── Data segment
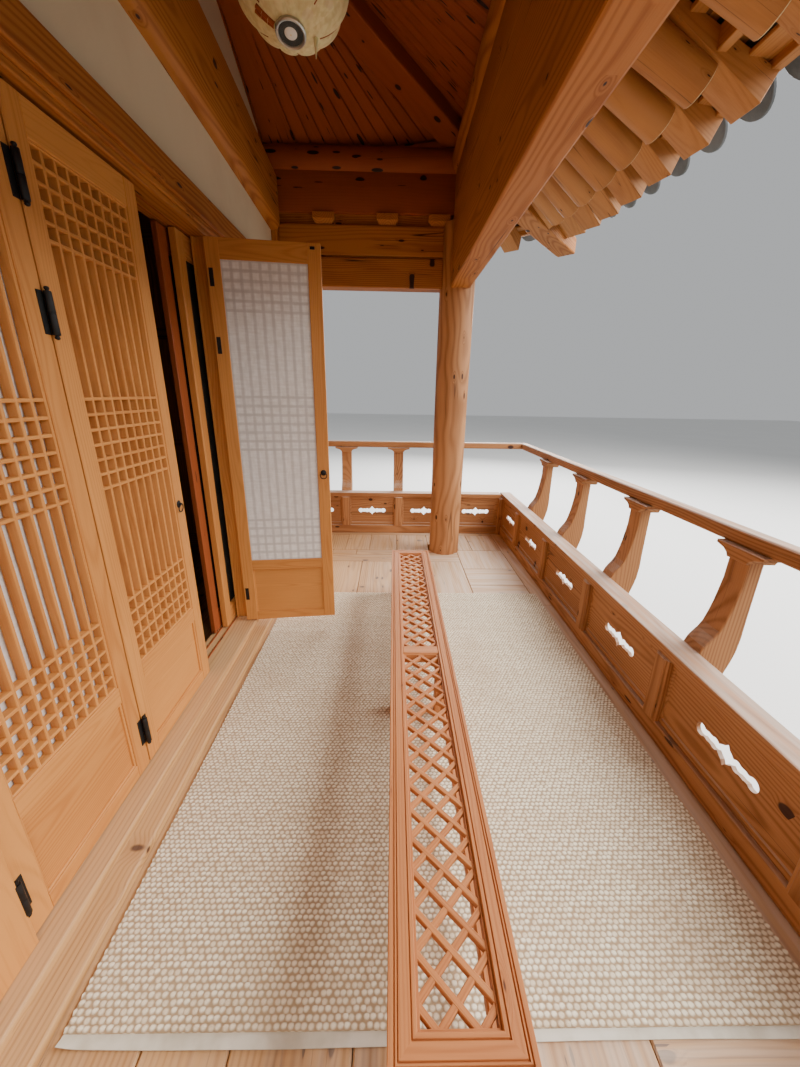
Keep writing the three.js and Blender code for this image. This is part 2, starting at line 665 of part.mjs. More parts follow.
// Ridges of stacked tiles along the top, down the verges and out along the hips
const tileRoom = unite([-0.5, 0, 0.5].map((x) => tiles.translate([x, 0, 1])));
const ridgeBase = tileHeight(0, eaveY);
const ridgeHalf = 110;
const ridgeTall = 340;
const ridgeEnd = vergeHalf - 5;
const ridgeStations = Array.from({ length: 9 }, (_, i) => -ridgeEnd + (2 * ridgeEnd * i) / 8);
const ridgeRise = (x) => ridgeBase + ridgeTall + 90 * (Math.abs(x) / vergeHalf) ** 3;
add('ridge_main', 'tile', prismY([
  [-ridgeEnd, ridgeBase - 120], [ridgeEnd, ridgeBase - 120],
  ...ridgeStations.slice().reverse().map((x) => [x, ridgeRise(x)]),
], -ridgeHalf, ridgeHalf).subtract(tileRoom));

// Wall of upright prisms along a plan line, following the roof
function ridgeRun(points, half, under, above) {
  const parts = [];
  for (let i = 0; i < points.length - 1; i += 1) {
    const [a, b] = [points[i], points[i + 1]];
    const run = Math.hypot(b[0] - a[0], b[1] - a[1]);
    const piece = prismY([
      [-half * 0.5, a[2] - under], [run + half * 0.5, b[2] - under],
      [run + half * 0.5, b[2] + above], [-half * 0.5, a[2] + above],
    ], -half, half);
    const angle = THREE.MathUtils.radToDeg(Math.atan2(b[1] - a[1], b[0] - a[0]));
    parts.push(piece.rotate([0, 0, angle]).translate([a[0], a[1], 0]));
  }
  return unite(parts);
}

function cornerRidge(corner) {
  const vergeX = vergeHalf - 95;
  const verge = [2880, 2450, 2050, eaveX - vergeX].map((d) => [vergeX, -(eaveY - d), tileHeight(0, d)]);
  const hip = [eaveX - vergeX, 1200, 700, 250].map((d) => {
    const [x, y] = planPoint(sides.front, 1, d, 0);
    return [x, y, tileHeight(1, d)];
  });
  let ridge = ridgeRun(verge, 90, 110, 210).add(ridgeRun(hip, 90, 110, 200));
  if (corner.endsWith('left')) ridge = ridge.mirror([1, 0, 0]);
  if (corner.startsWith('back')) ridge = ridge.mirror([0, 1, 0]);
  return ridge.subtract(tileRoom);
}
for (const corner of corners) {
  add(`ridge_${corner}`, 'tile', cornerRidge(corner));
}

// Gables: a plank wall, purlin stubs and the bargeboards under the verge
function gable() {
  const foot = tileHeight(0, eaveX - gableHalf) + 2;
  const under = (y) => tileHeight(0, eaveY - Math.abs(y)) - tileThick - 2;
  const reach = (limit) => {
    let y = 0;
    while (under(y) > limit) y += 5;
    return y - 5;
  };
  const wide = reach(foot);
  const steps = Array.from({ length: 9 }, (_, i) => -wide + (2 * wide * i) / 8);
  const wall = prismX([[-wide, foot], [wide, foot],
    ...steps.slice().reverse().map((y) => [y, Math.max(foot + 1, under(y))])], gableHalf + 1, gableHalf + 41);
  const boardX = vergeHalf - 90;
  const low = reach(foot - 40);
  const boardSteps = Array.from({ length: 9 }, (_, i) => -low + (2 * low * i) / 8);
  const board = prismX([
    ...boardSteps.map((y) => [y, Math.max(foot - 60, under(y) - 200)]),
    ...boardSteps.slice().reverse().map((y) => [y, under(y)]),
  ], boardX, boardX + 45);
  const stubs = [0, -430, 430].map((y) => log(
    [gableHalf + 20, y, under(y) - 100], [boardX + 20, y, under(y) - 100], 75, 10));
  return unite([wall, board, ...stubs]).subtract(tileRoom);
}
add('gable_right', 'pine', gable());
add('gable_left', 'pine', gable().mirror([1, 0, 0]));

// Railing: plank panels with cut-outs, a cap, curved brackets and a handrail held outside
const cutHalf = 135;
const cutTall = 36;
const cutOutline = Array.from({ length: 8 }, (_, i) => {
  const angle = (i / 8) * Math.PI * 2;
  return [cutHalf * Math.cos(angle), cutTall * Math.sin(angle) * (0.75 + 0.25 * Math.cos(2 * angle))];
});
const bracketThick = 98;
const bracketOutline = [
  [panelThick - 5, 80], [95, 105], [160, 190], [207, 300], [234, 385], [243, 456], [240, 560], [240, 800],
  [182, 800], [181, 700], [168, 600], [148, 510], [118, 462], [94, 412], [panelThick - 5, 395],
];

// One straight run: local x along the rail, local y outwards, starting at the rail's inner plane
function railRun(start, end, over, dividers, brackets, cuts, handStart, handEnd) {
  const handLow = handrailOut - handrailHalf;
  const handHigh = handrailOut + handrailHalf;
  const parts = [
    block(start, end, 10, panelThick, floorTop + gap, capTop - 20),
    block(start - over, end + over, -6, panelThick + capOver, capTop - 42, capTop),
    block(start, end, -8, panelThick + 8, floorTop + gap, floorTop + 78),
    block(handStart, handEnd, handLow, handHigh, handrailTop - 58, handrailTop),
  ];
  for (const x of dividers) {
    parts.push(block(x - 42, x + 42, -10, panelThick + 8, floorTop + gap, capTop - 10));
  }
  for (const x of brackets) {
    const outline = bracketOutline.map(([y, z]) => [y, floorTop + z]);
    parts.push(prismX(outline, x - bracketThick / 2, x + bracketThick / 2));
    parts.push(block(x - 110, x + 110, handrailOut - 56, handrailOut + 56, handrailTop - 104, handrailTop - 50));
  }
  const holes = cuts.map((x) => prismY(
    cutOutline.map(([u, v]) => [x + u, floorTop + 228 + v]), -50, panelThick + 50));
  return unite(parts).subtract(unite(holes));
}

function frontRailing() {
  const count = 3;
  const dividers = [];
  for (let i = -count; i <= count; i += 1) dividers.push(i * frontPitch);
  const posts = [...dividers, -railEnd - 10, railEnd + 10];
  const bays = [];
  for (let i = -count; i < count; i += 1) bays.push((i + 0.5) * frontPitch);
  bays.push(-(count * frontPitch + railEnd) / 2, (count * frontPitch + railEnd) / 2);
  const handHalf = railEnd + handrailOut - handrailHalf - gap;
  const half = railEnd + panelThick;
  const run = railRun(-half, half, capOver, posts, dividers, bays, -handHalf, handHalf);
  return run.mirror([0, 1, 0]).translate([0, railInner, 0]);
}
add('railing_front', 'weathered', frontRailing());

// End runs go from the front corner back past the door wall, then return to the house
function endRailing(sign) {
  const length = railBack - railInner;
  const dividers = [1, 2, 3].map((i) => i * endPitch);
  const cuts = [0, 1, 2, 3].map((i) => (i + 0.5) * endPitch);
  const start = 12;
  const run = railRun(start, length, 0, [...dividers, length - 42], [...dividers, length - 110],
    cuts, -handrailOut - handrailHalf, length);
  const houseSide = bayHalf + postHalf + gap;
  const back = block(houseSide, railEnd + 20, railBack - panelThick, railBack, floorTop + gap, capTop - 20)
    .add(block(houseSide, railEnd + 20, railBack - panelThick - 22, railBack, capTop - 42, capTop));
  const end = run.mirror([1, -1, 0]).translate([railEnd, railInner, 0]).add(back);
  return sign > 0 ? end : end.mirror([1, 0, 0]);
}
add('railing_right', 'weathered', endRailing(1));
add('railing_left', 'weathered', endRailing(-1));

// Long low bench, with thin panels standing for its lattice top
const benchY = [-1650, -1400];
const benchX = [-1057, 1253];
const benchTop = floorTop + 330;
function bench() {
  const middle = (benchX[0] + benchX[1]) / 2;
  let top = block(...benchX, ...benchY, benchTop - 60, benchTop);
  for (const [x0, x1] of [[benchX[0] + 60, middle - 25], [middle + 25, benchX[1] - 60]]) {
    top = top.subtract(block(x0, x1, benchY[0] + 50, benchY[1] - 50, benchTop - 8, benchTop + 1));
    top = top.subtract(block(x0, x1, benchY[0] + 50, benchY[1] - 50, benchTop - 61, benchTop - 24));
  }
  const parts = [top];
  for (const x of [benchX[0] + 30, middle, benchX[1] - 30]) {
    for (const y of [benchY[0] + 30, benchY[1] - 30]) {
      parts.push(block(x - 28, x + 28, y - 28, y + 28, floorTop + rugThick + 2 * gap, benchTop - 30));
    }
  }
  return unite(parts);
}
const rugThick = 12;
add('rug', 'jute', block(-917, 1253, -2426, -690, floorTop + gap, floorTop + gap + rugThick));
add('bench', 'pine', bench());

// Fabric lantern on a stem from the ceiling boards
const lampAt = [363, -1070];
const lampLow = floorTop + 2450;
const lampRadius = 168;
const lampTall = 290;
function lamp() {
  const profile = Array.from({ length: 9 }, (_, i) => {
    const angle = (i / 8) * Math.PI;
    return new THREE.Vector2(i % 8 ? lampRadius * Math.sin(angle) ** 0.75 : 0, -Math.cos(angle) * lampTall / 2);
  });
  const globe = new THREE.LatheGeometry(profile, 14).rotateX(Math.PI / 2);
  const body = toSolid(globe.translate(...lampAt, lampLow + lampTall / 2));
  const ceiling = deckHeight(0, eaveY + lampAt[1]) - 5 * rafterSlope - gap;
  const stem = upright(...lampAt, 5, lampLow + lampTall - 30, ceiling, 8);
  return unite([body, stem, upright(...lampAt, 42, ceiling - 50, ceiling - 16, 16)]);
}
add('lamp', 'lantern', lamp());

export default house;
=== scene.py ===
# Timber house with a railed veranda, seen from a seat on its own veranda floor
import math
import random
import bpy
import numpy as np
from mathutils import Matrix, Vector


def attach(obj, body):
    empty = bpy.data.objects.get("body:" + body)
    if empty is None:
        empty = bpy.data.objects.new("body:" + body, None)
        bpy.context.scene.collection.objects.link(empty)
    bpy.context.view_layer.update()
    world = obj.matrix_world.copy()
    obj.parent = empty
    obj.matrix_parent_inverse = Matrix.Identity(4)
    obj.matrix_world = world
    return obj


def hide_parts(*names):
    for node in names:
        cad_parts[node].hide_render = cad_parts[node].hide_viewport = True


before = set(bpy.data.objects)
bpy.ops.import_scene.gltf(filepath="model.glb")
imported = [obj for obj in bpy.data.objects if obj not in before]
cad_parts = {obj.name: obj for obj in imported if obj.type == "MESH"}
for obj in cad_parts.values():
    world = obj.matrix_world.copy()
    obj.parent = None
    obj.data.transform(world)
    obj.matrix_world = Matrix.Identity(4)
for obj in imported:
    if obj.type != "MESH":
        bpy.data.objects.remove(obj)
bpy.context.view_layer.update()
chance = random.Random(11)
print("frame loaded")


# Camera at eye height over the rug, a wide lens turned a little down
camera = {"place": (-1.397, -1.400, 1.950), "lens": 13.98, "down": 18.74, "right": 1.167, "roll": 0.966}


def addCamera():
    down, right, roll = (math.radians(camera[key]) for key in ("down", "right", "roll"))
    ahead = Vector((math.cos(right) * math.cos(down), -math.sin(right) * math.cos(down), -math.sin(down)))
    side = Vector((-math.sin(right), -math.cos(right), 0))
    up = side.cross(ahead)
    side, up = side * math.cos(roll) + up * math.sin(roll), up * math.cos(roll) - side * math.sin(roll)
    bpy.ops.object.camera_add()
    eye = bpy.context.object
    eye.matrix_world = Matrix((side, up, -ahead)).transposed().to_4x4()
    eye.location = camera["place"]
    eye.data.lens = camera["lens"]
    eye.data.clip_start = 0.02
    bpy.context.scene.camera = eye


addCamera()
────
Return exactly the lines above from the line that has "the ceiling boards" through the line that has "obj.matrix_world = Matrix.Identity(4)", inclusive, and nothing else.

// Fabric lantern on a stem from the ceiling boards
const lampAt = [363, -1070];
const lampLow = floorTop + 2450;
const lampRadius = 168;
const lampTall = 290;
function lamp() {
  const profile = Array.from({ length: 9 }, (_, i) => {
    const angle = (i / 8) * Math.PI;
    return new THREE.Vector2(i % 8 ? lampRadius * Math.sin(angle) ** 0.75 : 0, -Math.cos(angle) * lampTall / 2);
  });
  const globe = new THREE.LatheGeometry(profile, 14).rotateX(Math.PI / 2);
  const body = toSolid(globe.translate(...lampAt, lampLow + lampTall / 2));
  const ceiling = deckHeight(0, eaveY + lampAt[1]) - 5 * rafterSlope - gap;
  const stem = upright(...lampAt, 5, lampLow + lampTall - 30, ceiling, 8);
  return unite([body, stem, upright(...lampAt, 42, ceiling - 50, ceiling - 16, 16)]);
}
add('lamp', 'lantern', lamp());

export default house;
=== scene.py ===
# Timber house with a railed veranda, seen from a seat on its own veranda floor
import math
import random
import bpy
import numpy as np
from mathutils import Matrix, Vector


def attach(obj, body):
    empty = bpy.data.objects.get("body:" + body)
    if empty is None:
        empty = bpy.data.objects.new("body:" + body, None)
        bpy.context.scene.collection.objects.link(empty)
    bpy.context.view_layer.update()
    world = obj.matrix_world.copy()
    obj.parent = empty
    obj.matrix_parent_inverse = Matrix.Identity(4)
    obj.matrix_world = world
    return obj


def hide_parts(*names):
    for node in names:
        cad_parts[node].hide_render = cad_parts[node].hide_viewport = True


before = set(bpy.data.objects)
bpy.ops.import_scene.gltf(filepath="model.glb")
imported = [obj for obj in bpy.data.objects if obj not in before]
cad_parts = {obj.name: obj for obj in imported if obj.type == "MESH"}
for obj in cad_parts.values():
    world = obj.matrix_world.copy()
    obj.parent = None
    obj.data.transform(world)
    obj.matrix_world = Matrix.Identity(4)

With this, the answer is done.